When putting on Clearer Boards to get the supers off, this is best done in the evening.  Please remember to leave an empty super or eke underneath the clearer board so the bees have somewhere to go.  I always try to pop up the next morning just in case something has shifted and bees, wasps or other thieving individuals have got access to the supers.  It is amazing how quickly an unguarded super can be robbed out putting the entire Apiary on the defensive.

I always put my wet supers back on the hives in the late evening, above the Clearer Board after removing the porter bees escapes so the bees will clean them up and take down any residue into the Brood chamber ready for the winter.  Then after a couple of days I will take the supers off and put them into storage I don’t expect any more nectar flows worth putting on supers for if this heat continues into August.

Once we have supers off we need to consider how and if we need to treat the Varroa parasite.

I will have painted all my floor slides white and put them in to see what the mite drop is like and if numerous I will mark each hive with a drawing pin so I know which to treat.  You will find that your strongest hives which have given you your best honey crop will probably have the worst infestation of varroa and August/Sept is their peak time for the build-up of their numbers within the colony.  What you must not do is ignore this Parasitic problem or they will overwhelm your colony or damage their well-being to such an extent your bees will not survive the long long winter.

Any smaller colonies that have had a break in their own breeding cycle will mean the Varroa have had a break in their own breeding cycle too, so numbers may be manageable and treatment may not be necessary.  But please check what you find on your floor slide inserts .
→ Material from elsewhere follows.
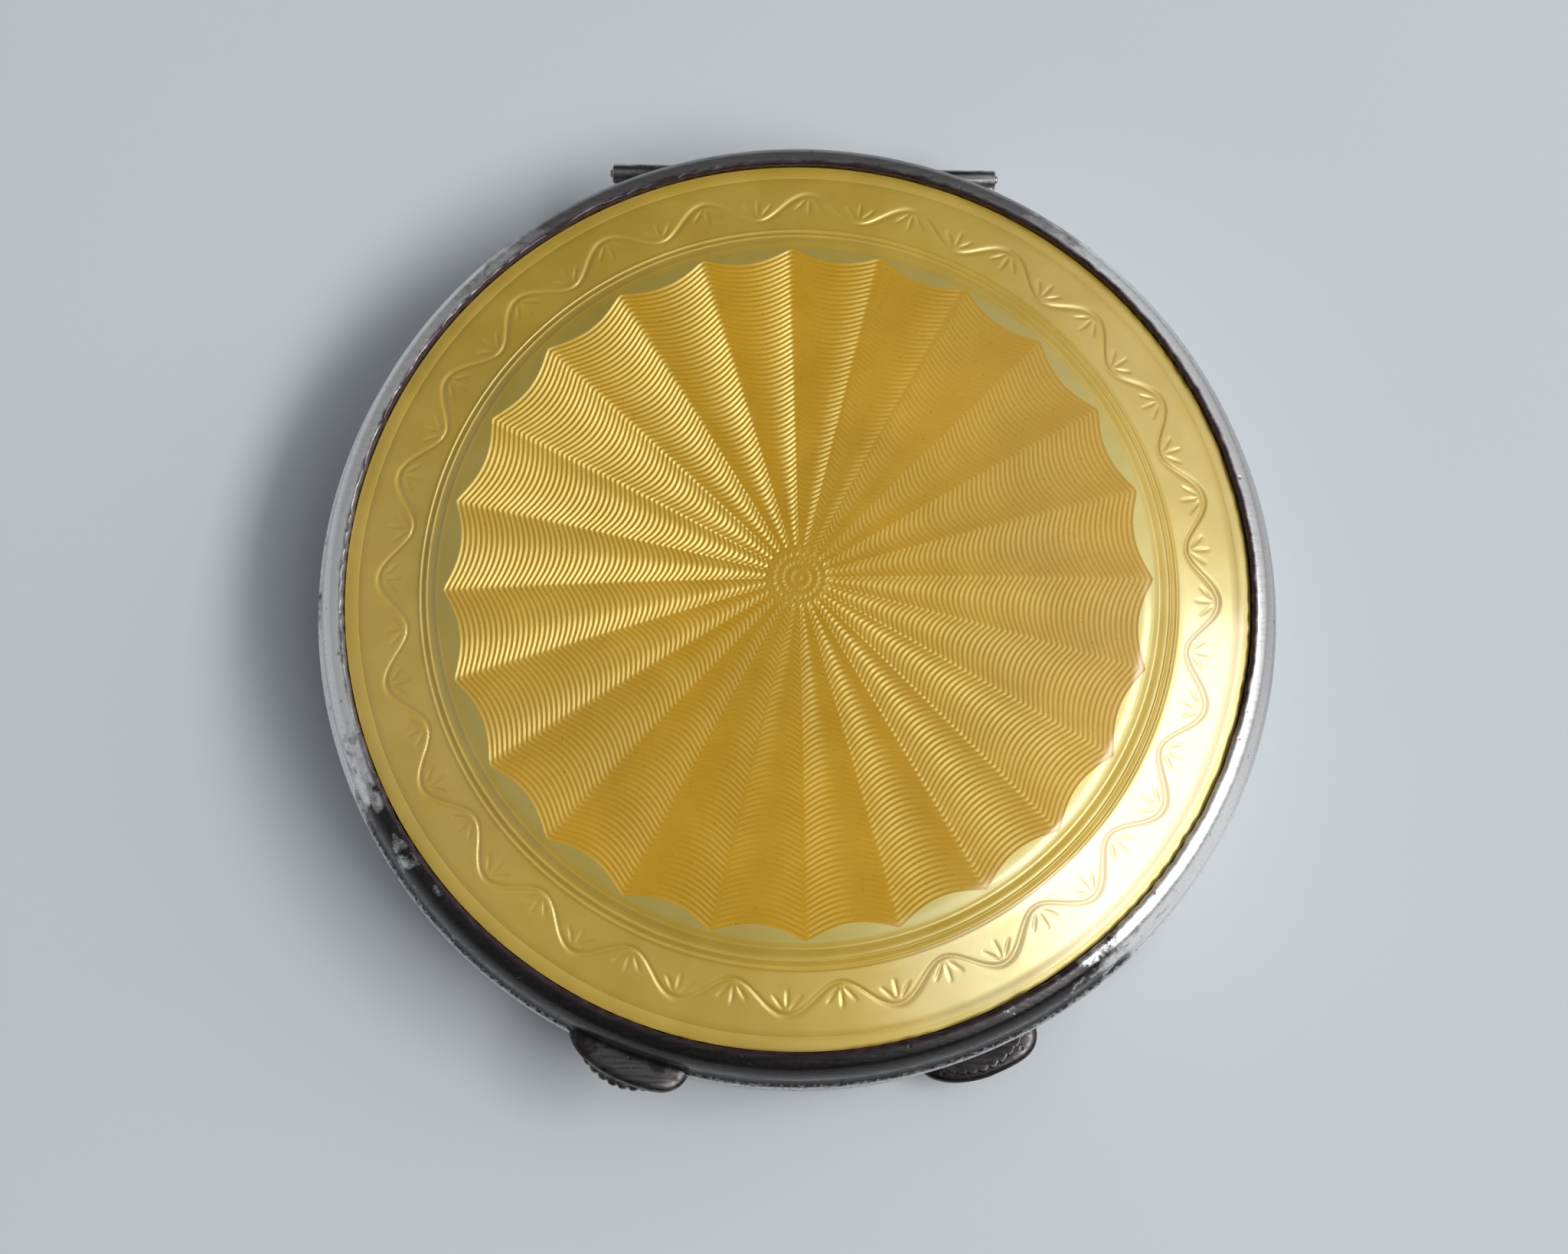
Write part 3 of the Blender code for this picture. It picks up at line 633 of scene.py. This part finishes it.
def make_grip(name, turn, near, far, reach):
    """Make a thumb-piece's half-round plate with a serrated edge."""
    low, high = sorted((near, far))
    centre = reach - GRIP_RADIUS
    sections = []
    limit = math.radians(GRIP_HALF_ARC)
    pitch = math.radians(SERRATED_ARC) / (SERRATIONS - 1)
    for angle in np.linspace(-limit, limit, 331):
        away = (angle + pitch / 2) % pitch - pitch / 2
        notch = 0.0
        if abs(angle) < math.radians(SERRATED_ARC / 2) + pitch / 2:
            notch = SERRATION_DEPTH * math.exp(-(away * GRIP_RADIUS / 0.11) ** 2)
        across = GRIP_RADIUS * math.sin(angle)
        outer = centre + (GRIP_RADIUS - notch) * math.cos(angle)
        inner = math.sqrt(WALL_RADIUS ** 2 - across ** 2)
        ends = abs(abs(angle) - limit) < 1e-6
        outer = inner if ends else max(outer, inner + 0.01)
        sections.append((across, inner, outer, (low + high) / 2 if ends else low,
                         (low + high) / 2 if ends else high))
    return lofted(name, sections, turn, 6.0)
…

Now the next problem we will face at the end of this month is the increase in the number of Wasps trying to get access to your hives and rob them out.  They somehow always find that weak Nuc or the one with the failing Queen or drone layer and once they’ve been successful at one hive you can bet they will try to get into the rest.

So reduce your entrances, put in wooden mouse guards, on the weaker hives and as those of you saw who visited my home Apiary earlier this month, all my Nucs and breeding colonies have small front doors which are easy to defend.   If you are feeding Nuc’s or hives with syrup at this time it is imperative you don’t spill any in the Apiary or you can start a feeding frenzy .  The damn wasps will find a way into your feeder one way or another especially if you have ill-fitting hives like some of mine. Prevention is always better than trying to cure this issue.

Asian Hornet Trap in situ


Wasp traps baited away from the hive can keep the worker wasps numbers down, but it is not sensible to put them outside the front door of the hives, as I was taught in my early days in the Craft, as all you are doing is attracting wasps to the hives!  Bottles – plastic or glass,  or jars with a hole in the lid big enough to let one wasp in at a time work well, the bait needs to not be sweet or you will catch all your own bees.  I’ve use a noxious mixture of dark beer/cider and soft fruit which seems to work well but I’m sure you will come up with your own  mixture .  Any nests you find near the Apiary can be killed using Ant Powder placed around the entrance to their burrow.  It’s  the same poison  they put in the Wasp powder but normally half the price.

At this time of year if I have a really strong colony or two, after I remove the honey and the clean supers for storage I will put them to work drawing Brood combs for next season.  I leave on the Queen Excluder, put on a Brood box full of Foundation and feed with sugar syrup until the combs are all drawn out.  I then leave this on the colony as winter food or use the sealed combs of sugar syrup to expand the Nuc’s into full Broodboxes with plenty of food for the winter.  Either way in the spring I have lovely new frames of drawn Brood comb to use and replace the tatty ones I need to remove and recycle.

Last but not least – the Asian Hornet traps we put on the Association Apiary hives, which you can now record on Bee Base, are working well catching Wax Moths and worker wasps but fortunately no Hornets.  I will update on this next month as we prepare for the Asian Hornet week in September when we all put traps out to see what we can find.